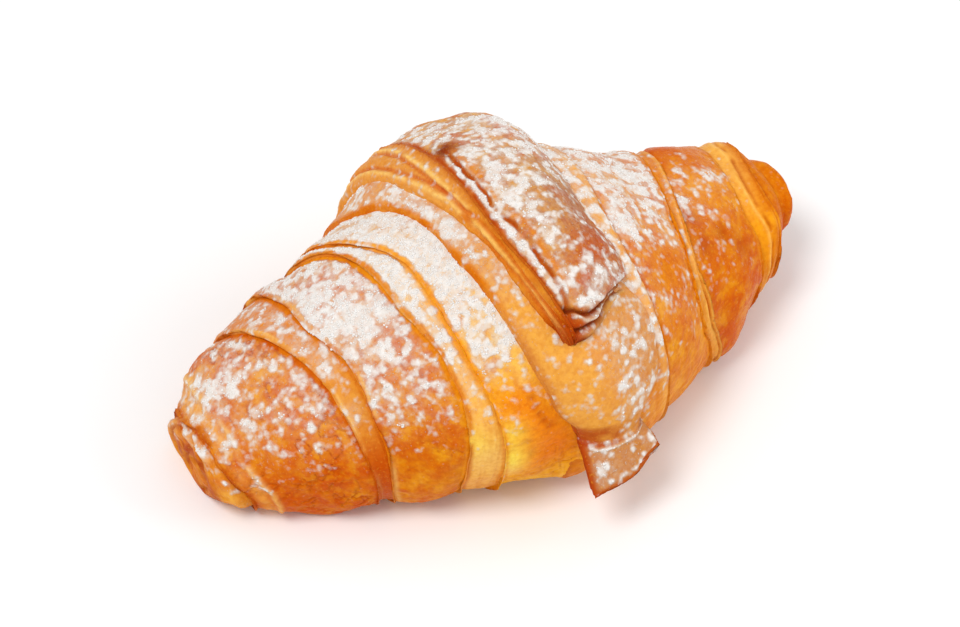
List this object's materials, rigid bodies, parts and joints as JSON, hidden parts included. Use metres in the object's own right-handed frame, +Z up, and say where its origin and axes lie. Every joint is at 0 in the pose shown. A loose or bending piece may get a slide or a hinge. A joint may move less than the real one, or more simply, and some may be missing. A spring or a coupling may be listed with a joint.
{
  "type": "croissant",
  "caption": "Baked croissant of rolled laminated dough with raised turn edges, an overlapping flap and tongue, and a flat base.",
  "frame": {"origin": "centre of the bounding box at the base, where the croissant rests", "axes": "+X along the roll to the narrow nub end, +Y away from the side that the tongue hangs off, +Z up"},
  "size_m": [0.1534, 0.0952, 0.0668],
  "materials": {
    "crust": null
  },
  "bodies": {
    "root": {"croissant": "crust"}
  },
  "joints": []
}
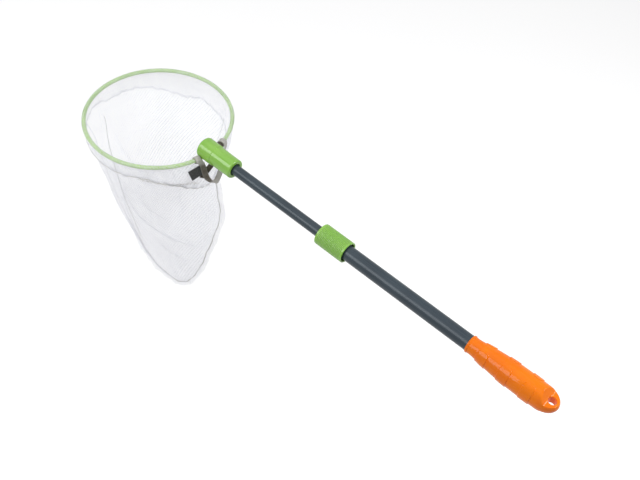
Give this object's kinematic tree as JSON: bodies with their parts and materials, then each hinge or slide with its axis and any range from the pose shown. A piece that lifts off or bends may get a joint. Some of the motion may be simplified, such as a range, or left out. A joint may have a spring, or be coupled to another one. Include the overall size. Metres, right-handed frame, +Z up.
{
  "type": "telescopic hand net",
  "caption": "Round hand net with a deep fine-mesh bag on a two-part telescopic tube, with a twist lock and a moulded grip with a hang hole.",
  "frame": {"origin": "centre of the hang hole through the grip's tail, on the pole's axis", "axes": "+X along the pole from the hoop towards the grip's tail, +Z up through the hang hole, bag hanging towards -Z"},
  "size_m": [0.84, 0.232, 0.4094],
  "materials": {
    "green_plastic": "satin",
    "green_coating": "satin",
    "bare_steel": "satin",
    "grey_tube": "anodised satin",
    "dark_plastic": "matte",
    "orange_grip": "satin",
    "white_hem": "woven",
    "white_mesh": "fine mesh",
    "grey_tape": "ribbed weave",
    "dark_tape": "ribbed weave",
    "label_cloth": "woven"
  },
  "bodies": {
    "handle": {"lower_tube": "grey_tube", "lock_collet": "dark_plastic", "handle_grip": "orange_grip"},
    "collar": {"lock_collar": "green_plastic"},
    "bush": {"slide_bush": "dark_plastic"},
    "net": {"hoop_rod": "green_coating", "hoop_ferrule": "bare_steel", "hem_sleeve": "white_hem", "near_mesh_panel": "white_mesh", "far_mesh_panel": "white_mesh", "seam_binding": "white_hem", "left_tape_loop": "grey_tape", "right_tape_loop": "grey_tape", "hanging_tape": "grey_tape", "cross_tape": "dark_tape", "woven_label": "label_cloth", "head_cap": "green_plastic", "head_socket": "green_plastic", "upper_tube": "grey_tube"}
  },
  "joints": [
    {"name": "collar_twist", "type": "hinge", "parent": "handle", "child": "collar", "pos_m": [-0.35, 0, 0], "axis": [-1, 0, 0], "range_deg": [0, 90]},
    {"name": "tube_slide", "type": "slide", "parent": "handle", "child": "bush", "axis": [1, 0, 0], "range_m": [0, 0.17]},
    {"name": "tube_turn", "type": "hinge", "parent": "bush", "child": "net", "pos_m": [-0.32, 0, 0], "axis": [1, 0, 0], "continuous": true}
  ]
}
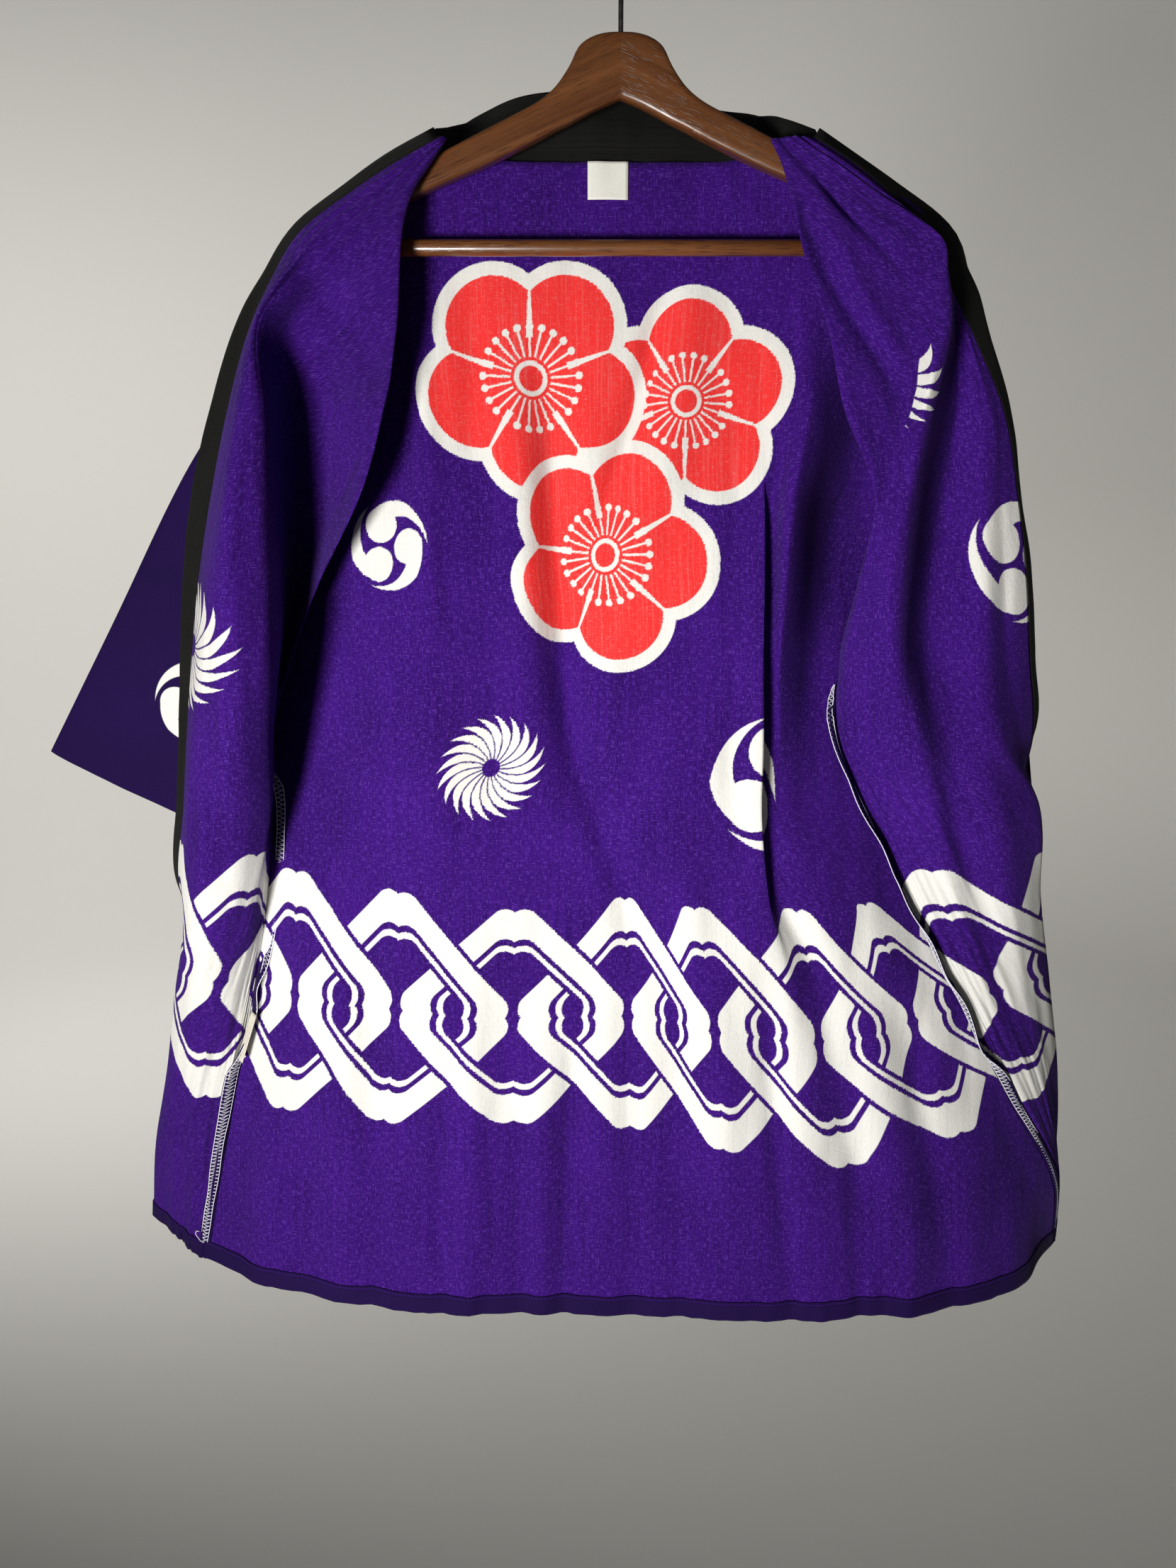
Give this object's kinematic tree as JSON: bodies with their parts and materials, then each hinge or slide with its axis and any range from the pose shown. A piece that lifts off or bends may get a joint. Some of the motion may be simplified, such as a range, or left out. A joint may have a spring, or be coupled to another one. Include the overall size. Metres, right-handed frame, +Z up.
{
  "type": "happi coat on a clothes hanger",
  "caption": "Hip-length cotton happi coat with wide sleeves and a collar band, hung wide open on a wooden hanger with a trouser bar, its inside to the front.",
  "frame": {"origin": "the seat of the hanger's hook: the lowest point of the wire's inner side at the top of its loop, where a rail carries it", "axes": "+Z up, the open fronts and the inside of the coat face -Y, the hanger's arms lie along X"},
  "size_m": [0.7405, 0.1985, 0.8883],
  "materials": {
    "purple_cotton": "plain woven cotton, matt",
    "black_cotton": "plain woven cotton, doubled, matt",
    "label_tape": "woven tape, bare",
    "varnished_wood": "stained reddish brown, satin varnish",
    "dark_wire": "dark plated wire, satin"
  },
  "bodies": {
    "root": {"back": "purple_cotton", "front_left": "purple_cotton", "front_right": "purple_cotton", "sleeve_left": "purple_cotton", "sleeve_right": "purple_cotton", "band_left": "black_cotton", "band_neck": "black_cotton", "band_right": "black_cotton", "neck_label": "label_tape", "care_label": "label_tape", "hanger_arms": "varnished_wood", "hanger_bar": "varnished_wood", "hook": "dark_wire"}
  },
  "joints": []
}
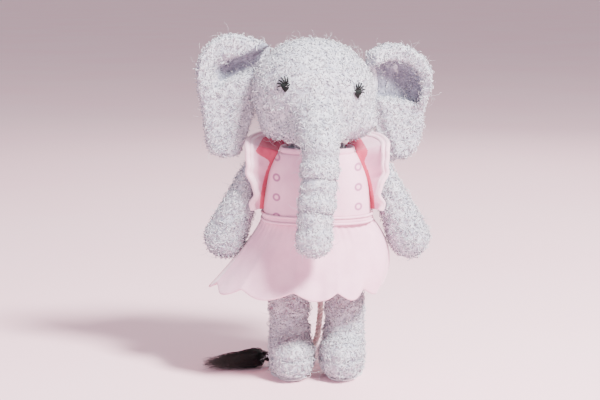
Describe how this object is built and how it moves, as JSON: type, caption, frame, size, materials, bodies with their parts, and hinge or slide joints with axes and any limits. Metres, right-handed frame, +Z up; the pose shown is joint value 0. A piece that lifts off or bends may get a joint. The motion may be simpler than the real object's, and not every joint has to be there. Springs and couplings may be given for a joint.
{
  "type": "stuffed elephant",
  "caption": "Standing stuffed elephant of curly plush in a scalloped dress, with a hinged trunk, ears, arms and legs and a tufted cord tail.",
  "frame": {"origin": "on the floor midway between the two soles, under the neck", "axes": "+Z up, the face looks along -Y, +X towards the elephant's own left"},
  "size_m": [0.1762, 0.1248, 0.2516],
  "materials": {
    "curly_plush": "matte",
    "short_plush": "matte",
    "sole_plush": "matte",
    "polyester_filling": "matte",
    "plastic_pellets": "satin",
    "embroidery_thread": "satin",
    "pink_velour": "matte",
    "pale_trim": "matte",
    "coral_lining": "matte",
    "hook_and_loop_tape": "matte",
    "twisted_cord": "satin",
    "black_binding": "matte",
    "dark_hair": "satin"
  },
  "bodies": {
    "torso": {"torso_front": "curly_plush", "torso_back": "curly_plush", "torso_stuffing": "polyester_filling", "bodice_front": "pink_velour", "bodice_back_left": "pink_velour", "bodice_back_right": "pink_velour", "neck_binding": "pale_trim", "waistband": "pale_trim", "skirt_outer": "pink_velour", "skirt_lining": "coral_lining", "closure_hook_tape": "hook_and_loop_tape", "closure_loop_tape": "hook_and_loop_tape", "flutter_sleeve_left": "pale_trim", "flutter_sleeve_right": "pale_trim", "tail_anchor": "curly_plush", "tail_cord": "twisted_cord", "tuft_binding": "black_binding", "tail_tuft": "dark_hair"},
    "head": {"head_shell": "curly_plush", "head_stuffing": "polyester_filling", "eye_left": "embroidery_thread", "eye_right": "embroidery_thread"},
    "ear_left": {"ear_left_back": "curly_plush", "ear_left_padding": "polyester_filling", "ear_left_lining": "short_plush"},
    "ear_right": {"ear_right_back": "curly_plush", "ear_right_padding": "polyester_filling", "ear_right_lining": "short_plush"},
    "trunk_upper": {"trunk_upper_shell": "curly_plush", "trunk_upper_stuffing": "polyester_filling"},
    "trunk_middle": {"trunk_middle_shell": "curly_plush", "trunk_middle_stuffing": "polyester_filling"},
    "trunk_tip": {"trunk_tip_shell": "curly_plush", "trunk_tip_stuffing": "polyester_filling", "trunk_cap": "curly_plush"},
    "arm_left": {"arm_left_shell": "curly_plush", "arm_left_stuffing": "polyester_filling"},
    "arm_right": {"arm_right_shell": "curly_plush", "arm_right_stuffing": "polyester_filling"},
    "leg_left": {"leg_left_shell": "curly_plush", "leg_left_stuffing": "polyester_filling", "foot_left_shell": "curly_plush", "pellet_bag_left": "plastic_pellets", "sole_left": "sole_plush"},
    "leg_right": {"leg_right_shell": "curly_plush", "leg_right_stuffing": "polyester_filling", "foot_right_shell": "curly_plush", "pellet_bag_right": "plastic_pellets", "sole_right": "sole_plush"}
  },
  "joints": [
    {"name": "head_turn", "type": "hinge", "parent": "torso", "child": "head", "pos_m": [0, 0, 0.1734], "axis": [0, 0, 1], "range_deg": [-12, 12], "stiffness_Nm_per_rad": 0.05},
    {"name": "ear_left_flap", "type": "hinge", "parent": "head", "child": "ear_left", "pos_m": [0.04092, 0.01415, 0.21694], "axis": [0.2223, 0.0346, -0.9744], "range_deg": [-15, 30], "stiffness_Nm_per_rad": 0.01},
    {"name": "ear_right_flap", "type": "hinge", "parent": "head", "child": "ear_right", "pos_m": [-0.04829, 0.00318, 0.2224], "axis": [0.3394, 0.0346, 0.94], "range_deg": [-15, 30], "stiffness_Nm_per_rad": 0.01},
    {"name": "trunk_lift", "type": "hinge", "parent": "head", "child": "trunk_upper", "pos_m": [0.002, -0.0495, 0.1719], "axis": [-1, 0, 0], "range_deg": [0, 25], "stiffness_Nm_per_rad": 0.03},
    {"name": "trunk_curl_upper", "type": "hinge", "parent": "trunk_upper", "child": "trunk_middle", "pos_m": [0.0005, -0.054, 0.1479], "axis": [-1, 0, 0], "range_deg": [0, 25], "stiffness_Nm_per_rad": 0.02},
    {"name": "trunk_curl_lower", "type": "hinge", "parent": "trunk_middle", "child": "trunk_tip", "pos_m": [-0.002, -0.057, 0.1254], "axis": [-1, 0, 0], "range_deg": [0, 25], "stiffness_Nm_per_rad": 0.015},
    {"name": "arm_left_swing", "type": "hinge", "parent": "torso", "child": "arm_left", "pos_m": [0.04555, 0, 0.153], "axis": [-1, 0, 0], "range_deg": [-30, 80], "stiffness_Nm_per_rad": 0.02, "deforming": ["flutter_sleeve_left"]},
    {"name": "arm_right_swing", "type": "hinge", "parent": "torso", "child": "arm_right", "pos_m": [-0.04555, 0, 0.153], "axis": [-1, 0, 0], "range_deg": [-30, 80], "stiffness_Nm_per_rad": 0.02, "deforming": ["flutter_sleeve_right"]},
    {"name": "leg_left_swing", "type": "hinge", "parent": "torso", "child": "leg_left", "pos_m": [0.0205, 0, 0.078], "axis": [-1, 0, 0], "range_deg": [0, 35], "stiffness_Nm_per_rad": 0.6},
    {"name": "leg_right_swing", "type": "hinge", "parent": "torso", "child": "leg_right", "pos_m": [-0.0205, 0, 0.078], "axis": [-1, 0, 0], "range_deg": [0, 35], "stiffness_Nm_per_rad": 0.6}
  ]
}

▬▬▬

_Exercise details_: Filter out every line that lacks the word "pose", and copy the rest.

_Solution_:
List this object's materials, rigid bodies, parts and joints as JSON, hidden parts included. Use metres in the object's own right-handed frame, +Z up, and say where its origin and axes lie. Every joint is at 0 in the pose shown. A loose or bending piece may get a slide or a hinge. A joint may move less than the real one, or more simply, and some may be missing. A spring or a coupling may be listed with a joint.
Give this object's kinematic tree as JSON: bodies with their parts and materials, then each hinge or slide with its axis and any range from the pose shown. A piece that lifts off or bends may get a joint. Some of the motion may be simplified, such as a range, or left out. A joint may have a spring, or be coupled to another one. Include the overall size. Metres, right-handed frame, +Z up.
Give this object's kinematic tree as JSON: bodies with their parts and materials, then each hinge or slide with its axis and any range from the pose shown. A piece that lifts off or bends may get a joint. Some of the motion may be simplified, such as a range, or left out. A joint may have a spring, or be coupled to another one. Include the overall size. Metres, right-handed frame, +Z up.
Describe how this object is built and how it moves, as JSON: type, caption, frame, size, materials, bodies with their parts, and hinge or slide joints with axes and any limits. Metres, right-handed frame, +Z up; the pose shown is joint value 0. A piece that lifts off or bends may get a joint. The motion may be simpler than the real object's, and not every joint has to be there. Springs and couplings may be given for a joint.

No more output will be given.